Thousands Of Missourians Missing Out On Critical Health Care As State Slowly Opens Medicaid Expansion
While the state is accepting applications for Medicaid coverage under expanded eligibility, it says it can't start processing those applications before October 1.
Saralyn Erwin has been a certified application counselor for close to a decade. She helps patients at the Northeast Missouri Health Council in Kirksville navigate the often complicated process of accessing social services, like Medicaid. And the legislative and legal fights over Medicaid expansion have only added to the confusion.
"It's been kind of like a rollercoaster," Erwin explained. "Yes it’s going to happen, no it’s not, it’s going to court and then yes it’s going to happen."
After a judge ordered Missouri to follow through with voter-approved expansion, an estimated 250,000 Missourians now qualify for the service. Under expansion, Medicaid covers people making up to 138 percent of the federal poverty level. Many of those newly eligible for the program have questions Erwin can’t answer yet.
"It’s hard to tell the public, because there’s so much that is still not really set in stone as far as how the process is going to work," Erwin said.
And Erwin is not alone. She has been meeting virtually with other application counselors and social workers from across the state who have raised a wide range of questions. They've asked about when coverage will start for new applicants and what care will be covered under expansion.
The answers to many of those questions will depend on the Family Support Division of the state Department of Social Services, which has said it needs another month to get the program up and running. Erwin said last she heard, the agency had already received more than 4,000 applications.
But for Erwin, there's a bigger question: are people aware Medicaid expansion is actually happening?
The state has done next to nothing to advertise expansion, outside of a court-ordered notice on the website for Missouri’s Medicaid service, called MO Healthnet. That means many of those who now qualify for coverage might not even know it.
Non-profits, healthcare providers and local health departments are trying to pick up the slack when it comes to outreach.
Steve Hollis is the Human Services Manager at the Columbia/Boone County Public Health and Human Services Department.
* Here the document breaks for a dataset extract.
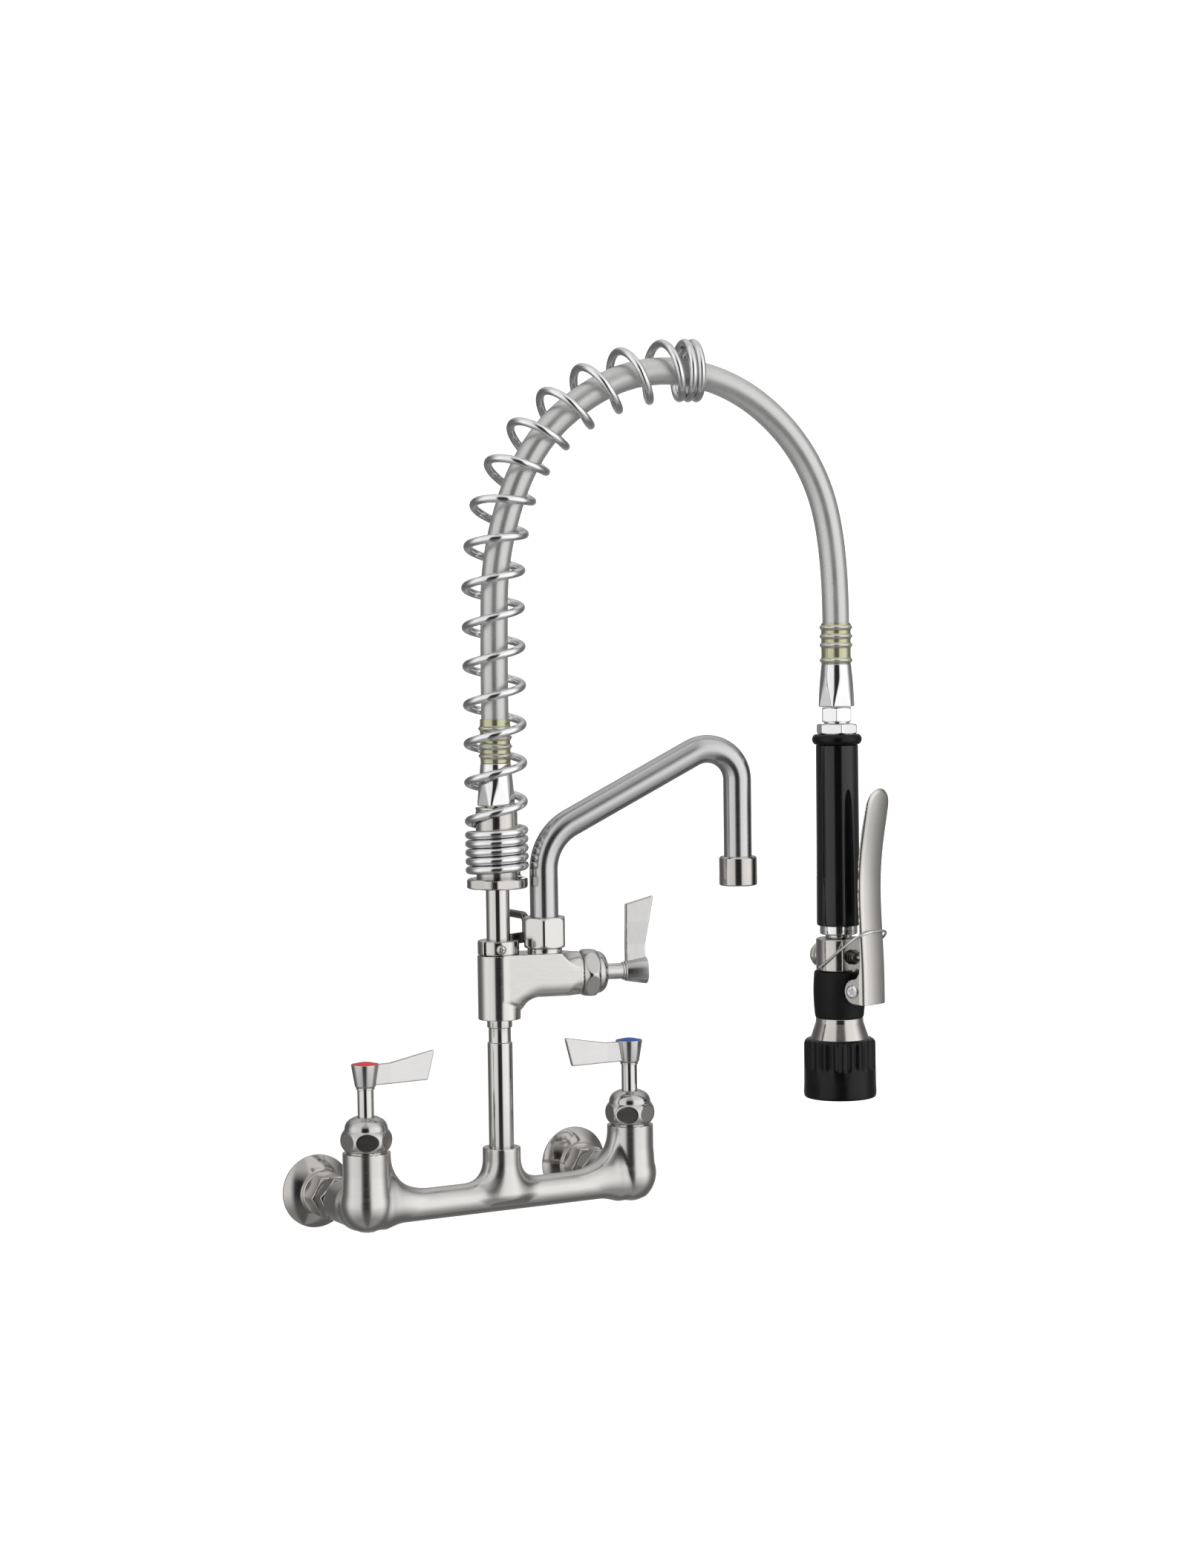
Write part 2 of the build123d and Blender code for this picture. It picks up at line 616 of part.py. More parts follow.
def upper_ferrule():
    ribs = [HOSE_END - 3 - 6.2 * step for step in range(3)] + [UPPER_NUT_TOP + 2.4]
    sleeve = ribbed_ferrule(UPPER_NUT_TOP, HOSE_END, ribs) + rod(SPIGOT_R, UPPER_NUT_TOP - 16, UPPER_NUT_TOP)
    return arm * Pos(SPRAY_REACH, 0, 0) * (sleeve - rod(5.5, UPPER_NUT_TOP - 16, HOSE_END))


def hose_nut(low, high):
    """Long tapered nut whose wide lower half is hexagonal."""
    form = Pos(0, 0, low) * Cone(13.3, 10.4, high - low, align=UPWARD)
    return (form & hexagon(23.4, low, high)) - rod(SPIGOT_R, low, high)


def lower_hose_nut():
    return arm * hose_nut(LOWER_NUT_BOTTOM, LOWER_NUT_TOP)


def upper_hose_nut():
    return arm * Pos(SPRAY_REACH, 0, 0) * hose_nut(SPRAY_HEX_TOP + 0.6, UPPER_NUT_TOP)


# ---------------------------------------------------------------- spray valve, made in its own frame
def spray_inlet():
    """The hose's end fitting; the grip nut swivels on its stem."""
    body = hex_nut(20.4, SPRAY_HEX_BOTTOM, SPRAY_HEX_TOP, 0.8)
    body += rod(SPIGOT_R, SPRAY_HEX_TOP, SPRAY_HEX_TOP + 12)
    body += rod(7.0, 300, SPRAY_HEX_BOTTOM)
    body += rod(7.8, 297, 300.2)
    body += rod(9.0, GRIP_NUT_TOP + 0.3, SPRAY_HEX_BOTTOM)
    return spray * (body - rod(4.5, 297, SPRAY_HEX_TOP + 12))


def grip_nut():
    nut = hex_nut(25.6, RING_TOP, GRIP_NUT_TOP, 0.8) + rod(8.6, 301, RING_TOP)
    return spray * (nut - rod(7.0 + RUNNING, 301, GRIP_NUT_TOP))


def rubber_ring():
    middle = (GRIP_TOP + RING_TOP) / 2
    bulge = (RING_TOP - GRIP_TOP) / 2
    ring = pipe(RING_R - bulge, 8.6, GRIP_TOP, RING_TOP) + Pos(0, 0, middle) * Torus(RING_R - bulge, bulge - 0.05)
    return spray * (ring - rod(8.6, GRIP_TOP, RING_TOP))


def grip_tube():
    """Inner tube of the grip, with the bright band that shows below the sleeve."""
    tube = rod(GRIP_TUBE_R, GRIP_BOTTOM, GRIP_TOP) + rod(13.2, VALVE_TOP + 2.6, GRIP_BOTTOM)
    tube -= rod(8.6, 184, GRIP_TOP)
    return spray * (tube - rod(SPIGOT_R, VALVE_TOP + 2.6, 184))


def grip_sleeve():
    sleeve = turned(
        (GRIP_TUBE_R, GRIP_BOTTOM), (GRIP_R + 0.1, GRIP_BOTTOM), (GRIP_R + 0.4, GRIP_BOTTOM + 2),
        (GRIP_R, 240), (GRIP_R - 0.2, GRIP_TOP), (GRIP_TUBE_R, GRIP_TOP)
    )
    return spray * sleeve


def valve_body():
    body = rod(VALVE_R, VALVE_BOTTOM, VALVE_TOP)
    body -= Pos(VALVE_FLAT, 0, VALVE_BOTTOM) * Box(
        10, 40, VALVE_TOP - VALVE_BOTTOM, align=(Align.MIN, Align.CENTER, Align.MIN)
    )
    body += rod(9.3, VALVE_TOP, VALVE_TOP + 2.6) + rod(SPIGOT_R, VALVE_TOP, 184)
    body += rod(BOOT_BORE, CONE_BOTTOM + 6, VALVE_BOTTOM)
    body += Pos(15, 0, PIVOT_Z) * Box(20, 18, 15)
    body += Pos(0, 0, PLUNGER_Z) * Rot(0, -90, 0) * rod(8.4, 0, CAP_SEAT)
    body -= Pos(PIVOT_X, 0, PIVOT_Z) * along_y(rod(PIVOT_R, -15, 15))
    body -= rod(5.0, CONE_BOTTOM + 6, 148) + rod(4.5, 162, 184)
    body -= Pos(0, 0, PLUNGER_Z) * along_x(rod(6.6, -CAP_SEAT, 8))
    body -= Pos(0, 0, PLUNGER_Z) * along_x(rod(4.0, 8, VALVE_FLAT))
    body -= Pos(BAIL_X, 0, BAIL_Z) * along_y(rod(BAIL_WIRE_R + RUNNING, -16, -12.6))
    body -= Pos(BAIL_X, 0, BAIL_Z) * along_y(rod(BAIL_WIRE_R + RUNNING, 12.6, 16))
    return spray * body


def side_cap():
    """Screwed plug opposite the lever that closes the spring's chamber."""
    cap = rod(6.6, 12, CAP_SEAT) + rod(8.4, CAP_SEAT, CAP_SEAT + 3) + rod(6.8, CAP_SEAT + 3, CAP_SEAT + 5)
    return spray * Pos(0, 0, PLUNGER_Z) * Rot(0, -90, 0) * cap


def packing_nut():
    nut = rod(4.0, 8.6, VALVE_FLAT) + hex_nut(10.5, VALVE_FLAT, 17.2, 0.5) - rod(PLUNGER_R + RUNNING, 8, 18)
    return spray * Pos(0, 0, PLUNGER_Z) * along_x(nut)


def plunger():
    """Push rod with its seat disc; the lever presses the free end."""
    body = rod(PLUNGER_R, 0.6, 30) + rod(5.6, -2.4, 0.6) + rod(2.2, -7, -2.4)
    body += Pos(0, 0, 30) * Cone(PLUNGER_R, 1.5, 1, align=UPWARD)
    return spray * Pos(0, 0, PLUNGER_Z) * along_x(body)


def return_spring():
    turns = 4
    coil_pitch = 2.1
    helix = Helix(pitch=coil_pitch, height=turns * coil_pitch, radius=3.9)
    wire = sweep(Plane(helix @ 0, z_dir=helix % 0) * Circle(0.5), path=helix)
    return spray * Pos(-11.3, 0, PLUNGER_Z) * along_x(wire)


def boot():
    """Barrel-shaped rubber boot around the lower valve body, open where the lever's lug comes out."""
    low, high = BOOT_BOTTOM, VALVE_BOTTOM
    side = Line((0, 0, low), (17.0, 0, low))
    side += ThreePointArc((17.0, 0, low), (18.2, 0, (low + high) / 2), (17.5, 0, high))
    side += Line((17.5, 0, high), (0, 0, high)) + Line((0, 0, high), (0, 0, low))
    skin = revolve(make_face(side), Axis.Z) - rod(BOOT_BORE, low, high)
    return spray * (skin - Pos(18, 0, PIVOT_Z) * Box(20, 18, 15))


def spray_cone():
    cone = turned(
        (BOOT_BORE, BOOT_BOTTOM), (16.6, BOOT_BOTTOM), (16.6, BOOT_BOTTOM - 3), (20.6, CONE_BOTTOM),
        (20.6, CONE_BOTTOM - 3), (22.2, CONE_BOTTOM - 3), (22.2, FACE_BOTTOM + 4), (17, FACE_BOTTOM + 4),
        (17, CONE_BOTTOM - 2), (5, CONE_BOTTOM + 4), (5, CONE_BOTTOM + 6), (BOOT_BORE, CONE_BOTTOM + 6)
    )
    return spray * cone


def bumper():
    """Thick rubber cup, fluted round its upper half, open below."""
    cup = turned(
        (20.6, CONE_BOTTOM), (21.8, CONE_BOTTOM), (BUMPER_R - 0.6, CONE_BOTTOM - 5), (BUMPER_R - 0.3, 66),
        (BUMPER_R, BUMPER_BOTTOM + 3), (BUMPER_R - 1.2, BUMPER_BOTTOM), (BUMPER_R - BUMPER_WALL, BUMPER_BOTTOM),
        (22.2, FACE_BOTTOM - 1), (22.2, CONE_BOTTOM - 3), (20.6, CONE_BOTTOM - 3)
    )
    groove = Pos(BUMPER_R + 0.5, 0, 75) * Cylinder(1.3, 17, align=UPWARD)
    for step in range(FLUTES):
        cup -= Rot(0, 0, 360 * step / FLUTES) * groove
    return spray * cup


def spray_face():
    """Rose plate with rings of jet holes."""
    plate = rod(22.2, FACE_BOTTOM, FACE_BOTTOM + 4)
    for ring_radius, count in ((5, 6), (10, 12), (15, 18)):
        for step in range(count):
            hole = Rot(0, 0, 360 * step / count) * Pos(ring_radius, 0, 0)
            plate -= hole * rod(0.9, FACE_BOTTOM, FACE_BOTTOM + 4)
    return spray * plate


def squeeze_lever():
    """Pressed channel: a broad web, shallow flanges and two ears that reach back to the pivot."""
    web_outer = [(33.7, 123), (32.8, 160), (30.8, 200), (32.2, 226), (35.6, 248), (38.6, 264), (39.6, 275)]
    web_inner = [(x - LEVER_GAUGE, z) for x, z in web_outer]
    flange_inner = [(39.0, 275), (35.2, 258), (29.6, 236), (27.6, 200), (29.4, 160), (29.8, 143)]
    ear = [(24, 141.3), (15.6, 137), (15.6, 127.5), (20, 123)]
    outline = make_face(Polyline(*[(x, 0, z) for x, z in web_outer + flange_inner + ear], close=True))
    hollow_points = web_inner + [(0, 276), (0, 122)]
    hollow = make_face(Polyline(*[(x, 0, z) for x, z in hollow_points], close=True))
    channel = extrude(outline, LEVER_HALF_WIDTH, dir=(0, 1, 0), both=True)
    channel -= extrude(hollow, LEVER_HALF_WIDTH - LEVER_GAUGE, dir=(0, 1, 0), both=True)
    end_view = Pos(0, 0, 115) * extrude(Rectangle(100, 2 * LEVER_HALF_WIDTH), 148)
    tip = Pos(0, 0, 275 - LEVER_HALF_WIDTH) * along_x(rod(LEVER_HALF_WIDTH, 20, 50))
    channel &= end_view + tip
    return spray * (channel - Pos(PIVOT_X, 0, PIVOT_Z) * along_y(rod(PIVOT_R + RUNNING, -14, 14)))


def pivot_screw():
    """Shouldered screw through both ears and the lug, with a cross recess in its head."""
    outer = LEVER_HALF_WIDTH + 0.2
    screw = rod(PIVOT_R, -outer, outer) + rod(4.7, -outer - 1.5, -outer) + rod(4.4, outer, outer + 1.5)
    for turn in (0, 90):
        screw -= Rot(0, 0, turn) * Pos(0, 0, -outer - 1.5) * Box(4.4, 0.9, 1.1, align=UPWARD)
    return spray * Pos(PIVOT_X, 0, PIVOT_Z) * along_y(screw)


def wire_bail():
    """Hold-open loop: two legs hooked into the valve body and a rounded end around the lever."""
    rise = math.radians(BAIL_RISE_DEG)

    def at(distance, across):
        return (BAIL_X + distance * math.cos(rise), across, BAIL_Z + distance * math.sin(rise))

    half = BAIL_HALF_WIDTH
    points = [at(0, -13.2), at(0, -half), at(BAIL_LENGTH, -half), at(BAIL_LENGTH, half), at(0, half), at(0, 13.2)]
    path = FilletPolyline(*points, radius=[1.4, BAIL_CORNER, BAIL_CORNER, 1.4])
    wire = sweep(Plane(path @ 0, z_dir=path % 0) * Circle(BAIL_WIRE_R), path=path)
    return spray * wire


# ---------------------------------------------------------------- write every piece
save("mixer_body", mixer_body())
save("inlet_shanks", at_inlets(inlet_shank()))
save("union_nuts", at_inlets(union_nut()))
save("union_washers", at_inlets(union_washer()))
save("tailpieces", at_inlets(tailpiece()))
save("wall_flanges", at_inlets(wall_flange()))
for name, (bonnet_height, hub_foot, cartridge_depth, flats_turn) in VALVES.items():
    frame = valve_frames[name]
    save(f"bonnet_{name}", frame * bonnet(bonnet_height, flats_turn))
    save(f"cartridge_{name}", frame * cartridge(cartridge_depth))
    save(f"stem_{name}", frame * stem(hub_foot, cartridge_depth))
    save(f"lever_{name}", frame * lever(hub_foot))
    save(f"lever_screw_{name}", frame * lever_screw(hub_foot))
    save(f"index_button_{name}", frame * index_button(hub_foot))
for piece in (
    lower_riser, pot_filler_body, spout_nut, spout_seals, spout_tube, spout_outlet, flow_straightener,
    upper_riser, clamp_collar, clamp_screw, spray_hook, spring_nut, hose_adaptor, overhead_spring, hose,
    lower_ferrule, upper_ferrule, lower_hose_nut, upper_hose_nut, spray_inlet, grip_nut, rubber_ring,
    grip_tube, grip_sleeve, valve_body, side_cap, packing_nut, plunger, return_spring, boot, spray_cone,
    bumper, spray_face, squeeze_lever, pivot_screw, wire_bail,
):
    save(piece.__name__, piece())
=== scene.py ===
import math

import bpy
import numpy as np
from mathutils import Matrix, Vector


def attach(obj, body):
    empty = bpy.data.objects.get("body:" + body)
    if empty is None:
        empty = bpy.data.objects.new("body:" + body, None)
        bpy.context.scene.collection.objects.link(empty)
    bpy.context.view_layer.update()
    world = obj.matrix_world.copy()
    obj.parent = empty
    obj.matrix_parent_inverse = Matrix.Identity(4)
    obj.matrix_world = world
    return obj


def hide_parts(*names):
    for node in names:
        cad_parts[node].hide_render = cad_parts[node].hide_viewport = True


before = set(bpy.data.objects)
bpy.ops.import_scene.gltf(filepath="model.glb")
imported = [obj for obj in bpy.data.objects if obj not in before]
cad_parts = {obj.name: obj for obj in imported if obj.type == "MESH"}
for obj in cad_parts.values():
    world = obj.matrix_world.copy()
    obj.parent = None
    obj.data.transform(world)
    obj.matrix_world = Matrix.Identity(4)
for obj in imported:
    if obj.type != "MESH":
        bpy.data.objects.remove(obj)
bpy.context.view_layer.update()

# Pieces are shaped in millimetres in their own frames, then placed in the row frame, in metres.
MM = 0.001

# ---- driving dimensions, as in the CAD model
HALF_SPACING = 101.6
WALL_TO_AXIS = 85.0
ARM_TURN = -15.0
SPRAY_REACH = 245.0
LEVER_TURN = -59.0
SPOUT_X = 32.5
SPOUT_REACH = 171.6
FILLER_AXIS_Z = 151.0
FILLER_ARM_END = 56.2
COLUMN_TOP = 40.0
FILLER_HALF = 14.4
SPOUT_R = 9.75
FLANGE_R = 25.5
TAIL_R = 10.4
TAIL_BORE_R = 7.5
RISER_BORE_R = 6.3
LOWER_RISER_R = 8.6
UPPER_RISER_R = 8.1
HUB_HEIGHT = 15.5
BUTTON_R = 8.7
SPRING_BASE = 218.4
WIRE_R = 2.85
COIL_R = 18.9
CLOSED_PITCH = 6.0
OPEN_PITCH = 26.4
CLOSED_LOW = 5.3
CLOSED_HIGH = 2.3
ADAPTOR_TOP = 267.0
LOWER_NUT_TOP = 297.0
UPPER_NUT_TOP = 360.6
HOSE_R = 9.4
HOSE_BOTTOM = 327.0
HOSE_END = 389.0
GRIP_TOP = 304.0
BODY_TOP = 170.5
BODY_FOOT = 144.7
BOOT_FOOT = 111.8
VALVE_Z = 155.0
PIVOT_X = 23.0
PIVOT_Z = 132.5
LEVER_HALF = 12.8
LEVER_TIP = 275.0
GAUGE = 1.5
BAIL_WIRE_R = 0.9
# The spring's middle line from its foot: length, and radius where it bends over
SPRING_RUNS = [
    (408.0 - SPRING_BASE, None), (300 * math.radians(10), 300.0), (120 * math.radians(35), 120.0),
    (136 * math.radians(45), 136.0), (16.0, None),
]
# The hose's route in the arch's plane, as in the CAD model: distance from the riser, height, in metres
HOSE_ROUTE = [
    (0, 0.327), (0, 0.380), (0.002, 0.444), (0.027, 0.513), (0.075, 0.554),
    (0.125, 0.567), (0.180, 0.552), (0.225, 0.508), (0.245, 0.448), (0.245, 0.389),
]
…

He said the department is working on getting the word out. But like many other local health departments in Missouri, it’s been stretched thin by the Delta-variant-driven surge in COVID-19 cases.
“So on our end, it’s probably going to be more electronic communication with our partners just reaching out to the people we serve," Hollis explained. "That includes people that we’re communicating with about disease investigation and contact tracing.”
Medicaid expansion has been the biggest change Hollis has wanted to see in the state for years and he is excited for the possibilities.
Missouri is one of the last states to expand Medicaid eligibility through the Affordable Care Act. According to Manatt Health Senior Managing Director Patricia Boozang, that presents another obstacle to getting people enrolled. “Because you have a lot of people that think like, ‘I’ve been there, I’ve tried that, I’ve applied before, I’m not eligible.'”
Boozang advises states on Medicaid expansion design. She has seen other states find innovative ways to get people enrolled, including using the Children’s Health Insurance Program, or CHIP.
“Some states when they were expanding late took their CHIP program rosters, looked at who their parents were and did outreach to their parents to say 'Hey, looks like you’re eligible for Medicaid now.'”
And the state has an incentive to get people enrolled — the federal government covers 90 percent of costs for expansion enrollees, compared to just 60 percent for existing recipients.
But there’s a lot Missouri has to work out in the meantime. The Department of Social Services says it needs to update the complex computer systems used to manage enrollment, and it wasn’t budgeted enough by the legislature.
For her part, application counselor Erwin understands the delay. She believes state officials are working hard and in good faith. “But I also understand that there are individuals out there that need coverage," Erwin said.
The question of when they’re going to get that coverage is still up in the air.
This story is part of a reporting fellowship sponsored by the Association of Health Care Journalists and supported by The Commonwealth Fund.